A) It depends on the album. A lot of this album was written at home; in the room where I recorded, outside under a tree that I cried under a lot by a lake, walking around my home or out in the garden where my first born played in the grass and my second born grew in my belly. I was inspired to make the recording room “womb-like,” using only warm golden low lights (like salt lamps) and setting up a cozy mattress on the floor with lots of pillows to give myself permission to lie down if things got too heavy. Looking back, this was a really integral permission I gave myself. I don’t think I’d have made it through if I hadn’t built in grief-support and permission to go slowly through the creative process.
Q) What is your process for writing songs? Do you need music before you can craft the lyrics?
A) It depends on the song (every song is different for me) but in short: no! I don’t need one to come before the other. I’ll take whatever part of the song presents itself first. Most often the songs come together like a puzzle for me. Working from the corners / edges and sometimes not knowing what’s on the cover of the box until I finish the puzzle.
Q) Which song from Maple to Paper is most meaningful to you and why?
A) It’s impossible to pick one that is “most meaningful.” They’re all my babies and I’m theirs. They all carried me through different emotional experiences. But I will say that “Maple to Paper” the song came out of me with a glorious effortlessness that I still look upon with wonder. And “Now Feels Bigger than the Past” feels like a poster child / mascot for the whole bunch.
Q) What’s something people may not know about the making of this album that you’d like them to?
A) That it was in no way easy. There were so many days where I felt like the world’s most lazy person. That I pushed deadlines four, five or six times. That I wanted to give up 50,000 times and almost threw away multiple songs. That I had daily imposter syndrome and said “why would anyone want to listen to this” a million times. And that I’m so, so, so glad I stuck it out. This album delivered me through the worst pain of my life to a place where I can now stand outside of it, forgive it and dream of new things with the space it’s given me.

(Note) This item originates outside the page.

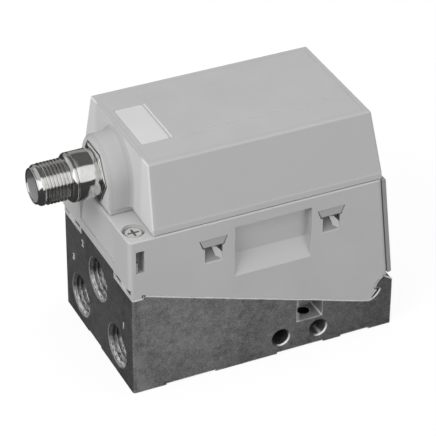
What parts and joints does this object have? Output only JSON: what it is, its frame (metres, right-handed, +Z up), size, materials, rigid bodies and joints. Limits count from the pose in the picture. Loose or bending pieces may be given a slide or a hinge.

Q) What emotion or message do you hope lingers with audiences that explore this album?
A) I hope that somehow it gives others some space to go through their own version of that same process.
Q) You’ve done many collaborations with your last album Wonderbloom featuring over forty musicians. Is there an artist you haven’t worked with yet that you’d like to in the future?
A) Thom Yorke, Kendrick Lamar, Nai Palm / Haitus Kaiyote, Joni Mitchell, Björk, Arrow Aftab, Steve Reich, Little Dragon, Blake Mills, Apex Twin and Bassekou Kouyate to name a few.
Q) What would you like to say to everyone who are fans and supporters of you and your work?
A) Thank you, from the bottom of my heart. I couldn’t do this without you and probably wouldn’t.